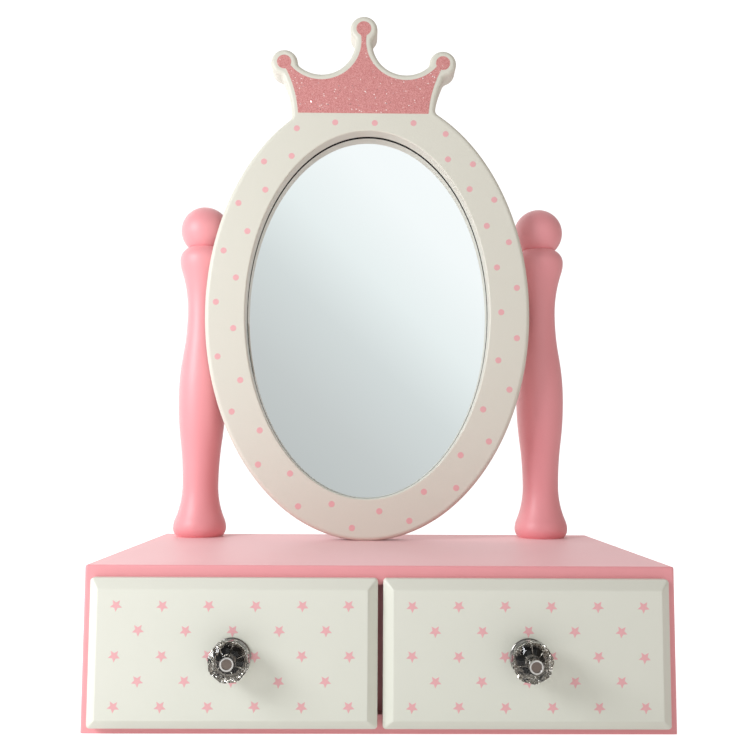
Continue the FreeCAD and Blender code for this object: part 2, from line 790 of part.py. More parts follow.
def drawer(side):
    """An open box with a grooved-in bottom and a bevelled front screwed on from inside."""
    sign = sides[side]
    x = sign * knobX
    height = (boxLow, boxHigh)
    depth = (frontBack, boxBack)
    bolt = knob(side, x)
    screws = []
    for name, offset in (("inner", -1), ("outer", 1)):
        point = (x + offset * (frontFar - frontNear - 2 * size.front_screw_inset) / 2,
                 innerFrontBack + size.screw_head_height, knobZ)
        screws.append(screwUp("%s_front_screw_%s" % (side, name), point,
                              size.front_screw_radius, size.front_screw_length,
                              size.screw_head_radius, size.screw_head_height, "-y"))
    frontScrews = group(side + "_front_screws", screws)
    innerNear = boxNear + size.drawer_wall
    innerFar = boxFar - size.drawer_wall
    groove = size.drawer_groove
    bottomLow = boxLow + size.drawer_bottom_lift
    bottom = block(side + "_drawer_bottom", spanX(side, innerNear - groove, innerFar + groove),
                   (innerFrontBack - groove, boxBack - size.drawer_wall + groove),
                   (bottomLow, bottomLow + size.drawer_bottom_thickness))
    nearSide = block(side + "_near_blank", spanX(side, boxNear, innerNear), depth, height)
    farSide = block(side + "_far_blank", spanX(side, innerFar, boxFar), depth, height)
    inside = spanX(side, innerNear, innerFar)
    backBlank = block(side + "_back_blank", inside, (boxBack - size.drawer_wall, boxBack), height)
    frontBlank = block(side + "_inner_front_blank", inside, (frontBack, innerFrontBack), height)
    cut(side + "_drawer_side_inner", nearSide, bottom)
    cut(side + "_drawer_side_outer", farSide, bottom)
    cut(side + "_drawer_back", backBlank, bottom)
    cut(side + "_drawer_inner_front", frontBlank, bottom, bolt, frontScrews)
    cut(side + "_drawer_front", falseFront(side), bolt, frontScrews)


for side in sides:
    drawer(side)
doc.recompute()

# Check every object, then write one file for each piece.
pieces = ["carcass_dowels", "bottom_panel", "top_panel", "left_side_panel", "right_side_panel"]
pieces += ["centre_divider", "back_panel", "post_screws", "post_washers", "left_post", "right_post"]
pieces += ["mirror_frame", "mirror_glass", "bedding_strip", "mirror_backing", "mirror_rail"]
pieces += ["rail_spacers", "rail_screws", "foot_screw"]
drawerPieces = ["drawer_front", "drawer_inner_front", "drawer_side_inner", "drawer_side_outer"]
drawerPieces += ["drawer_back", "drawer_bottom", "front_screws", "knob_base", "knob_crystal"]
drawerPieces += ["knob_cap", "knob_bolt", "knob_washer"]
pieces += [side + "_" + name for side in sides for name in drawerPieces]

faults = [item.Label for item in doc.Objects if {"Invalid", "Error"} & set(item.State)]
if faults:
    raise RuntimeError("failed objects: " + ", ".join(faults))
os.makedirs("parts", exist_ok=True)
for name in pieces:
    shape = doc.getObject(name).Shape
    if shape.isNull() or not shape.isValid():
        raise RuntimeError("bad shape: " + name)
    shape.exportStep("parts/%s.step" % name)
print("wrote %d pieces" % len(pieces))
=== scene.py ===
import bpy
import bmesh
import json
import math
import numpy as np
from mathutils import Matrix, Vector

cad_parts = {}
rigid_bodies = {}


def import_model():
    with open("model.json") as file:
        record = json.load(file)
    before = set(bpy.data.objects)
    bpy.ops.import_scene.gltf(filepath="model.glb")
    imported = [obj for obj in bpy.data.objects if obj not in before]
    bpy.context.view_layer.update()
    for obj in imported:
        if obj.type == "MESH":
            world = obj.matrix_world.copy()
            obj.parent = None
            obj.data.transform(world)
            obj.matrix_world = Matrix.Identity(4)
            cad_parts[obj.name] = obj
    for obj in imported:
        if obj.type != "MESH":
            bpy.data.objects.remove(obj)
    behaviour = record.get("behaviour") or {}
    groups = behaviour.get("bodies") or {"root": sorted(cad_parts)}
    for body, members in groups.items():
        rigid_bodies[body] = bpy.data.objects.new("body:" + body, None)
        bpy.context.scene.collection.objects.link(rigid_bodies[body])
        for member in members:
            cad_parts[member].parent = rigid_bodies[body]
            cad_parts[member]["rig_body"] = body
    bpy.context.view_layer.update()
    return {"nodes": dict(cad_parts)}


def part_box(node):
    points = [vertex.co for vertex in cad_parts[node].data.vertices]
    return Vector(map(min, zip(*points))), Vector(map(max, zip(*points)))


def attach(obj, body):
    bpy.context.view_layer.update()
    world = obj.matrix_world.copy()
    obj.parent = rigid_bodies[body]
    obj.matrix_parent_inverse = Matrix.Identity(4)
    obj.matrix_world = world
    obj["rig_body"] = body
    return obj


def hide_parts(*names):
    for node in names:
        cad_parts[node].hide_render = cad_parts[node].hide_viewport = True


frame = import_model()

mm = 0.001
sides = ("left", "right")
rng = np.random.default_rng(17)
print("frame: %d nodes" % len(frame["nodes"]))


# Shader nodes
def link(tree, source, target):
    tree.links.new(source, target)


def feed(tree, value, socket):
    # a socket takes another node's output or a plain value
    if hasattr(value, "is_output"):
        link(tree, value, socket)
    else:
        socket.default_value = value


def addNode(tree, kind, values=None, **settings):
    node = tree.nodes.new(kind)
    for name, value in settings.items():
        setattr(node, name, value)
    for name, value in (values or {}).items():
        feed(tree, value, node.inputs[name])
    return node


def calculate(tree, operation, first, second, third=0.0):
    rows = {0: first, 1: second, 2: third}
    return addNode(tree, "ShaderNodeMath", rows, operation=operation).outputs[0]


def mapRange(tree, value, low, high, toLow=0.0, toHigh=1.0):
    rows = {"Value": value, "From Min": low, "From Max": high, "To Min": toLow, "To Max": toHigh}
    return addNode(tree, "ShaderNodeMapRange", rows).outputs[0]


def mixColor(tree, factor, first, second, blend="MIX"):
    # sockets 0, 6 and 7 of a colour mix are its factor and its two colours
    rows = {0: factor, 6: first, 7: second}
    node = addNode(tree, "ShaderNodeMix", rows, data_type="RGBA", blend_type=blend)
    return node.outputs[2]


def splitColor(tree, color):
    return addNode(tree, "ShaderNodeSeparateColor", {"Color": color}).outputs


def noise(tree, place, scale, detail, roughness=0.5):
    rows = {"Vector": place, "Scale": scale, "Detail": detail, "Roughness": roughness}
    return addNode(tree, "ShaderNodeTexNoise", rows).outputs["Fac"]


def cells(tree, place, scale):
    return addNode(tree, "ShaderNodeTexVoronoi", {"Vector": place, "Scale": scale}).outputs


def bumpNormal(tree, strength, distance, height):
    rows = {"Strength": strength, "Distance": distance, "Height": height}
    return addNode(tree, "ShaderNodeBump", rows).outputs["Normal"]


def solid(color):
    return (*color, 1)


# Shader groups
def newGroup(name, inputs, outputs):
    # inputs are (name, socket kind, default) rows, outputs are (name, socket kind) rows
    group = bpy.data.node_groups.new(name, "ShaderNodeTree")
    for label, kind, default in inputs:
        socket = group.interface.new_socket(name=label, in_out="INPUT",
                                            socket_type="NodeSocket" + kind)
        if default is not None:
            socket.default_value = default
    for label, kind in outputs:
        group.interface.new_socket(name=label, in_out="OUTPUT", socket_type="NodeSocket" + kind)
    given = group.nodes.new("NodeGroupInput").outputs
    result = group.nodes.new("NodeGroupOutput").inputs
    return group, given, result


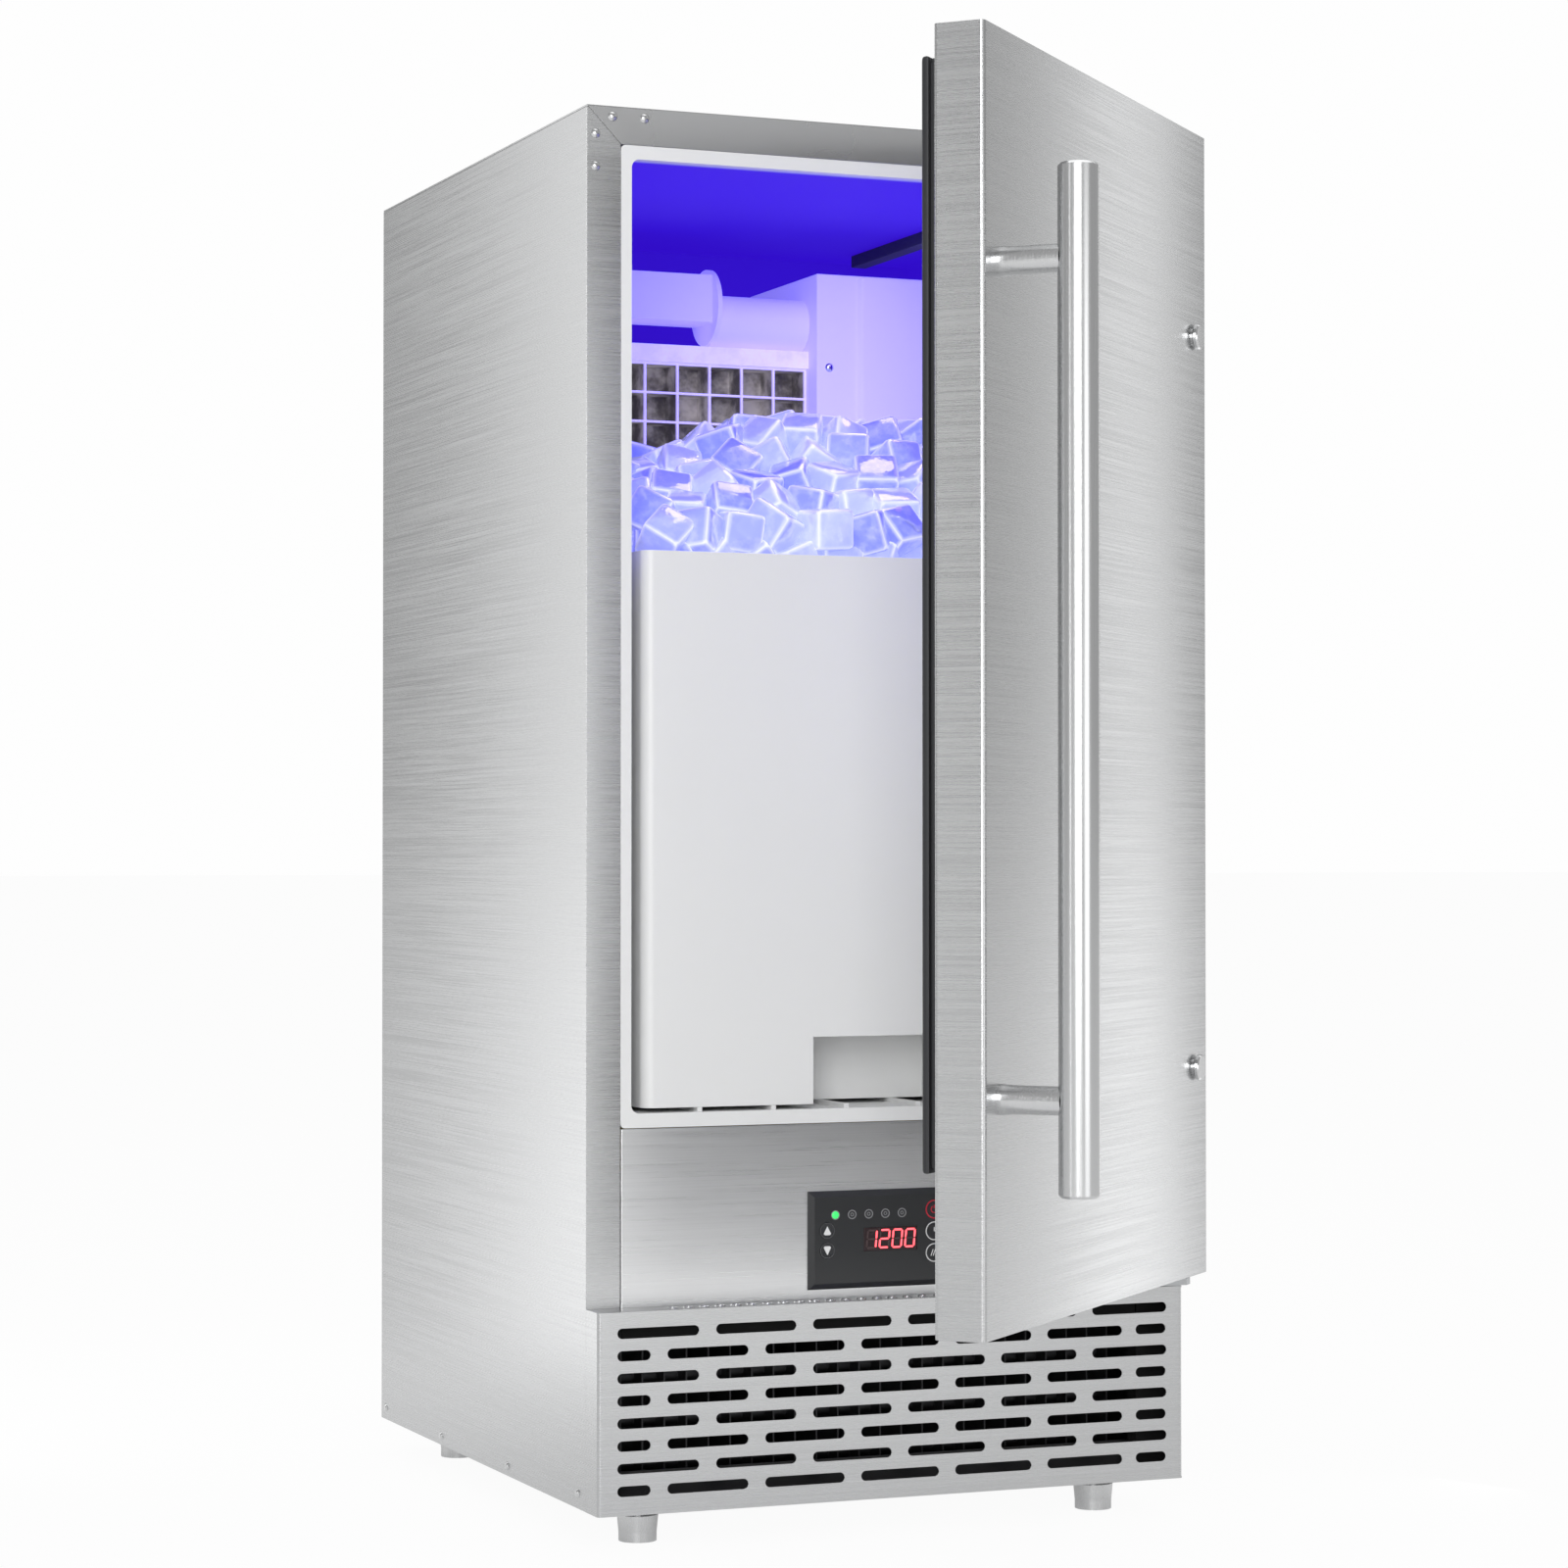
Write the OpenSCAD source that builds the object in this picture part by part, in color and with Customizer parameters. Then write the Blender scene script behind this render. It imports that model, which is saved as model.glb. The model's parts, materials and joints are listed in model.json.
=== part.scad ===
// Under-counter ice maker, modelled in millimetres.
// +Z is up, +X is to the viewer's right and +Y points to the back.
// The origin is the centre of the four feet, on the floor.

/* [Cabinet] */
// Width of the cabinet
body_w = 380; // [376:0.5:384]
// Depth of the cabinet, from the front frame to the rear panel
body_d = 414; // [410:0.5:420]
// Height of the cabinet above its feet
body_h = 820; // [816:1:830]
// Height of the feet, floor to cabinet
foot_h = 22; // [20:0.5:30]
// Distance between the foot centres across the cabinet
foot_span_x = 300; // [280:1:310]
// Distance between the foot centres from front to back
foot_span_y = 348; // [340:1:352]
// Distance of the front feet behind the front frame
foot_inset = 21.5; // [18:0.5:26]
// Width of the front frame's side flanges
flange_w = 21.1; // [20:0.1:22]
// Height of the front frame's top flange
flange_h = 22; // [21:0.1:23]
// Thickness of the sheet steel
sheet = 1; // [0.8:0.1:1.2]

/* [Lower front] */
// Height of the kick grille
kick_h = 117.4; // [112:0.2:118]
// Distance that the kick grille stands in front of the frame
kick_d = 21; // [16:0.5:24]
// Height of one ventilation slot
slot_h = 6; // [4:0.5:7]
// Length of one whole ventilation slot
slot_l = 50.5; // [44:0.5:54]
// Height of the sill between the kick grille and the storage compartment
sill_top = 221.7; // [220:0.1:223]

/* [Storage compartment] */
// Half the width of the compartment
room_x = 162; // [160:0.5:163]
// Depth of the compartment at its top
room_d = 332; // [330:1:336]
// Depth of the compartment at its floor, in front of the machine step
room_low_d = 215; // [214:0.5:218]
// Height of the compartment floor above the cabinet's underside
room_floor = 230.3; // [229:0.1:231]
// Height of the compartment ceiling above the cabinet's underside
room_top = 789.7; // [788:0.1:791]
// Thickness of the liner
liner_t = 2; // [1.5:0.1:2.5]

/* [Ice bin] */
// Width of the ice bin
bin_w = 305; // [290:1:310]
// Depth of the ice bin
bin_d = 205; // [190:1:206]
// Height of the ice bin
bin_h = 328; // [300:1:335]
// Wall thickness of the ice bin
bin_t = 3; // [2.5:0.1:4]
// How far the bin lifts off its rails
bin_lift = 12; // [4:1:20]

/* [Door] */
// Width of the door
door_w = 381; // [380:0.5:382]
// Thickness of the door panel
door_t = 28.9; // [27:0.1:30]
// Height of the door's lower edge above the cabinet's underside
door_z0 = 126.6; // [126:0.1:128]
// Height of the door's upper edge above the cabinet's underside
door_z1 = 821.5; // [821:0.1:823]
// Thickness of the door gasket
gasket_t = 12; // [11:0.5:12]
// Angle that the door stands open at rest
door_open = 43.82; // [0:0.01:110]
// Diameter of the handle bar
bar_d = 22; // [18:0.5:24]
// Length of the handle bar
bar_l = 544; // [500:1:560]
// Distance of the bar's axis in front of the door
bar_off = 44; // [38:0.5:50]

/* [Evaporator] */
// Columns of ice cells
cell_cols = 9; // [6:1:9]
// Rows of ice cells
cell_rows = 7; // [4:1:7]
// Width of one ice cell
cell_w = 22.5; // [20:0.1:22.5]
// Height of one ice cell
cell_h = 19; // [18:0.1:19]

/* [Controls] */
// Width of the control bezel
bezel_w = 94; // [92:0.5:98]
// Height of the control bezel
bezel_h = 58.4; // [58:0.1:60]
// Diameter of a round key
key_d = 9.4; // [8:0.1:9.6]
// Travel of a key
key_travel = 0.8; // [0.4:0.1:1.2]

/* [Hidden] */
$fn = 48;
// Gap left at seams and between pieces that only meet
seam = 0.2;
// Overlap used to cut right through a wall
cut = 1;
// Cabinet planes: underside, top, front frame, rear, and half its width
zc = foot_h;
zt = foot_h + body_h;
yf = -(foot_span_y / 2 + foot_inset);
yb = yf + body_d;
bx = body_w / 2;
// Inner edges of the front frame
frame_x = bx - flange_w;
frame_z = zt - flange_h;
// Depth of the folded return behind the front frame
return_d = 12;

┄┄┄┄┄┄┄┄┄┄

▸ **Set task**
Identify the lines in the entries above that contain "before", then copy them out.

▸ **Written response**
    before = set(bpy.data.objects)
    imported = [obj for obj in bpy.data.objects if obj not in before]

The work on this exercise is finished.